On Wed, Jan 10, 2018 at 8:52 AM, Akthem Rehab <akthem@gmail.com> wrote:

Hi All,

I am using Amelia to impute a time series data set generated from sensors in an industrial setting. Doing that for 8 variables (I only picked continuous variables for imputation) and ~40M readings (a reading/second).

 

Here is my Amelia code:

 

Test <- amelia(Query1[1:2e6,], m=3, p2s=2, cs=NULL, ts=”TIME”, incheck = T, parallel = “snow”, ncpus = 3, collect = T,

                Idvars = c(“D78”, “D82”, “D83”), lags = “C0”, “C1”, “C5”, “C6”, “C16”, “C17”, “C18”, “C19”),
                leads = “C0”, “C1”, “C5”, “C6”, “C16”, “C17”, “C18”, “C19”))

 

The code runs fine as long as the number of readings does not exceed ~1.2M. After that I receive the following error:

 

Error in unserialize(node$con) : error reading from connection

 

Some investigation shows that this has to do with the parallel workers.

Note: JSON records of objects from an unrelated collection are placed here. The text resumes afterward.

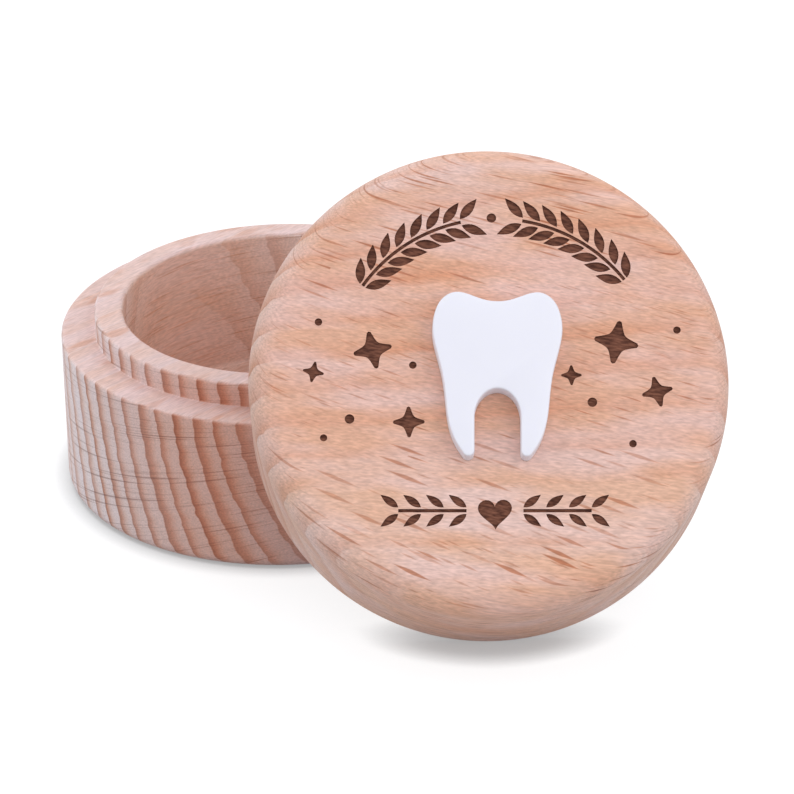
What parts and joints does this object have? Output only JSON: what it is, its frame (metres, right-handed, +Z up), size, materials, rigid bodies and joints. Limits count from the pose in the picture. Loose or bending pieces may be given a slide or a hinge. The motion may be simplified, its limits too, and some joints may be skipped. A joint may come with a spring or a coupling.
{
  "type": "baby tooth box",
  "caption": "Round turned wooden keepsake box for baby teeth, open, its thick lid leaning against the base, with a flat white tooth figure glued on the lid's face.",
  "frame": {"origin": "centre of the base's underside, on the table", "axes": "+Z up along the base's axis; -Y is the side that the lid leans on and faces; the lid stands to the +X side of the middle"},
  "size_m": [0.086, 0.0931, 0.0566],
  "materials": {
    "beech_base": "finely sanded, unvarnished beech, end grain on the front",
    "beech_lid": "finely sanded, unvarnished beech, flat-sawn face with laser engraving",
    "adhesive_film": "clear double-sided adhesive film",
    "white_acrylic": "white acrylic sheet, soft gloss, cut edges"
  },
  "bodies": {
    "base": {"base": "beech_base"},
    "lid": {"lid": "beech_lid", "tooth_adhesive": "adhesive_film", "tooth": "white_acrylic"}
  },
  "joints": [
    {"name": "lid_lift", "type": "slide", "parent": "base", "child": "lid", "axis": [0, 0, 1], "range_m": [0, 0.05]}
  ]
}
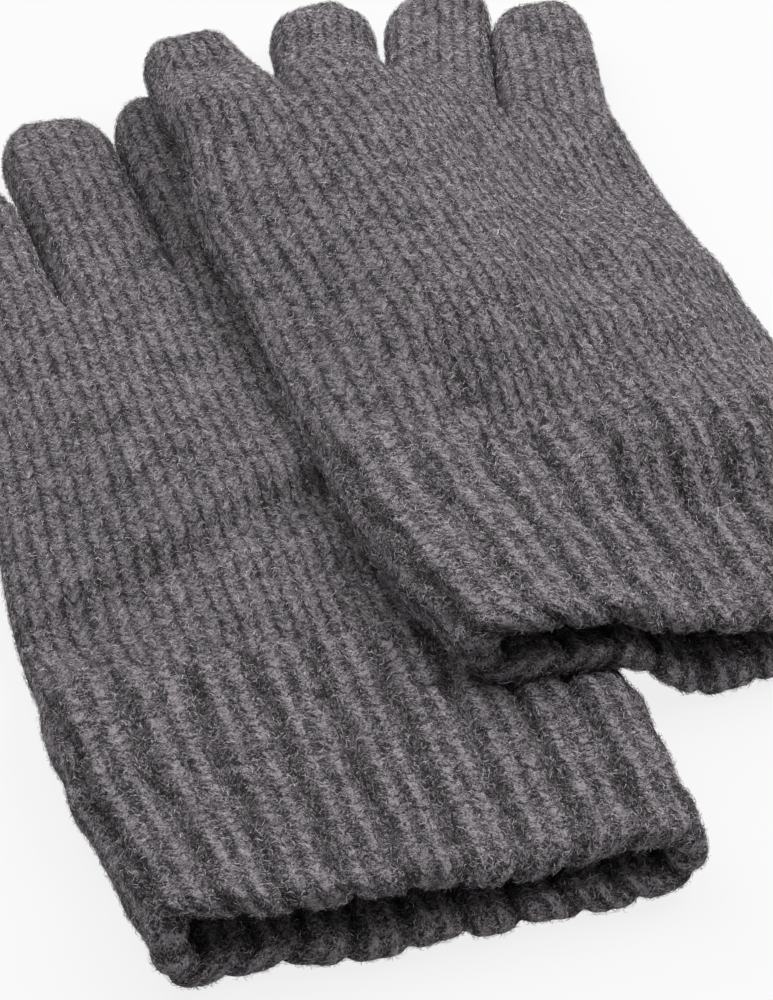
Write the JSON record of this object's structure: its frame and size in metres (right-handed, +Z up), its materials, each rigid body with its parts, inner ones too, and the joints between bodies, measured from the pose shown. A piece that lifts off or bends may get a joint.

I noticed that the memory/worker does not exceed ~4GB and then goes back down before generating the error.

 

I am running Windows Server 2016 with Oracle Distribution of R v 3.3.0. Amelia is version 1.7.4.

 

I tried to troubleshoot with Oracle Community support before finding out that the issue also occurs when the data is a data.frame and not an ORE.Frame.

 

Here is the link for the troubleshooting thread - https://community.oracle.com/thread/4109587

 

Appreciate your support.

 

Regards,
Akthem